But the show premiered in Berkeley. Then it went to New York. And now it’s on a five-month tour of Europe. There are no plans to bring it here.

L.A. has a lot of theater, it’s true, but somehow L.A. is never thought of as a theater town.

Andrew Lloyd Webber, Cameron Mackintosh and Disney musicals do just fine here. There’s also the renowned Mark Taper Forum with its sampler of mainstream regional theater fare: Its season usually consists of a couple of newish plays that have been praised elsewhere, another comedy or drama (sometimes a classic) and one or two Taper commissions or co-productions, which tend to have either an ethnic or social-issue angle.

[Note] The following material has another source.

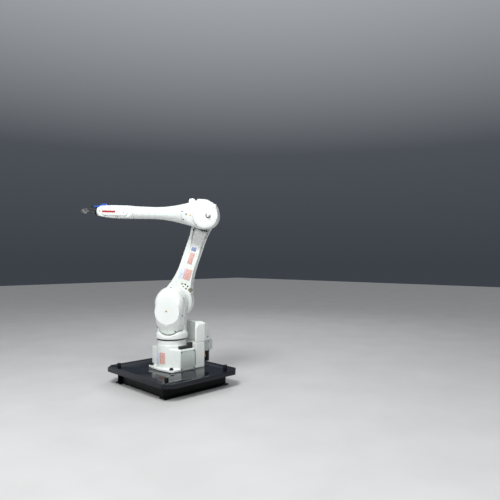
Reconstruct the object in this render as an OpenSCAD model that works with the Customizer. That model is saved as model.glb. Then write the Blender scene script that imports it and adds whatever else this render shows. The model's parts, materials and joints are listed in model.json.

The Pasadena Playhouse serves up domestic dramas and other light fare. The Ahmanson and the Shubert bring in touring companies of recent New York and London hits, with a few exceptions. The Nederlander’s Pantages mostly books creaky revivals showcasing high-mileage stars. The Pasadena Civic Auditorium and Cerritos Center for the Performing Arts host bus-and-truck musicals, while half a dozen other large outlying venues present their own revivals, mostly musical standards.

A discussion of theater in L.A.--excluding the adjacent Ventura, Orange and San Diego counties and their major venues--finds few substantial houses for a city so large and with so much wealth.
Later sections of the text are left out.